Again I can write you just a few lines with not much in the line of news, I know, but just to let you now that everything is well with me. I hope you are not worrying too much, darling, although I know a certain amount would be natural these days. But honestly, dear, I’m comfortable, relaxed, eating and sleeping regularly and taking things in stride.
That’s all for now, sweetheart. I think of you constantly and find great solace in the thought of our love for each other – for which I am ever thankful. Give my love to the folks, dear.
In the West, the American forces moved towards the north of Utah Beach. The 9th Infantry Division, near the 4th Infantry Division, was ordered to liberate the town of Quinéville, home of Germany's Regional Headquarter. With the capture of Quinéville on 14 June, the enemy's main line in the North was broken, depriving him of his best natural defense against the advancing northern flank. The capture of Quinéville and the clearing of the coast to the south also helped to speed the landing of supplies and personnel for VII Corps. In the early days of the landings German artillery had prevented the use of the Navy pontoon causeway built on D plus 1, and difficulties in beaching landing craft and in the functioning of the ferry control organization had resulted in a lag in unloading of about thirty-six hours.
Cherbourg, which was to be under the Ally control on June 14th according to the May 1944 plans, was still far away. But the 9th American Infantry Division progressed all the same towards Valognes, despite heavy losses while the men of the 82nd Airborne Division attacked in direction of the village of Saint-Sauveur-le-Vicomte. Here is a description of the action of the 505th Parachute Infantry Regiment (PIR) of the 82nd Airborne Division to take Saint-Sauveur-le-Vicomte, beginning on 14 June, as written by Pat Curran for DdayHistorian.com:
On Wednesday, 14th June the attack to take St.-Sauveur-le-Vicomte began from a jump off west of Etienville. This phase of the 505th Normandy campaign lasted for four days. The attack commenced at 9:30am on Wednesday 14th June with the 507 PIR in the lead and the 505th in Division reserve following behind. The two paratroop regiments advanced westward on the north of Etienville to St.-Sauveur-le-Vicomte Road.

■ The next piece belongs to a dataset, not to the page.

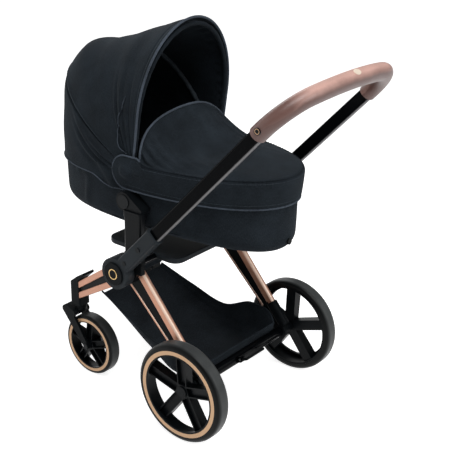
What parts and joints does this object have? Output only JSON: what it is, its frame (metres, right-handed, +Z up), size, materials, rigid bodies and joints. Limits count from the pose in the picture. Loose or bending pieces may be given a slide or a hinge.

To the 507th's right was the U.S. 9th Infantry, which overall was an experienced Division, having seen action in North Africa. However, some of its regiments had no battle experience at all. On the left flank and south of the road was the 2nd Battalion 401st Glider Infantry Regiment (GIR), attached to the 325th GIR. The 507th had suffered huge losses prior to this attack. It's 1st Battalion numbered just over 100 men, and fewer still by the time it reached the eastern outskirts of La Bonneville that night. The day had seen ferocious fighting on both sides of the road with the 2nd Battalion 401st GIR eventually pulling up in line with the 507th PIR as dusk fell on Wednesday night.
During the final leg of Company E, 401st's advance, the night became dark from overcast sky. Unbelievably, a German squad, by-passed during the day by the Americans, heard Company E troopers talking indistinctly through a hedgerow and thinking they were German troops, fell in behind the marching column. They only realized their mistake when the column halted and began to dig in. The German squad wisely surrendered without a fight!
Meanwhile, northeast of the city of Bayeux, on the beach of Courseulles, General Charles de Gaulle, chief of the Free French Army, landed after crossing the English Channel aboard the destroyer "La Combattante", a ship of the Free French Navy.
|DeGaulle walking in Couseulles, 14 June 1944|
He met General Montgomery at his Headquarters at the castle of Creuilly. He then went to Bayeux, liberated on June 7, where an immense crowd applauded him and sang the "Marseillaise". He moved on to the towns of Isigny-sur-Mer and Grandcamp at the end of the afternoon, pressed by the Allies to come back as quickly as possible.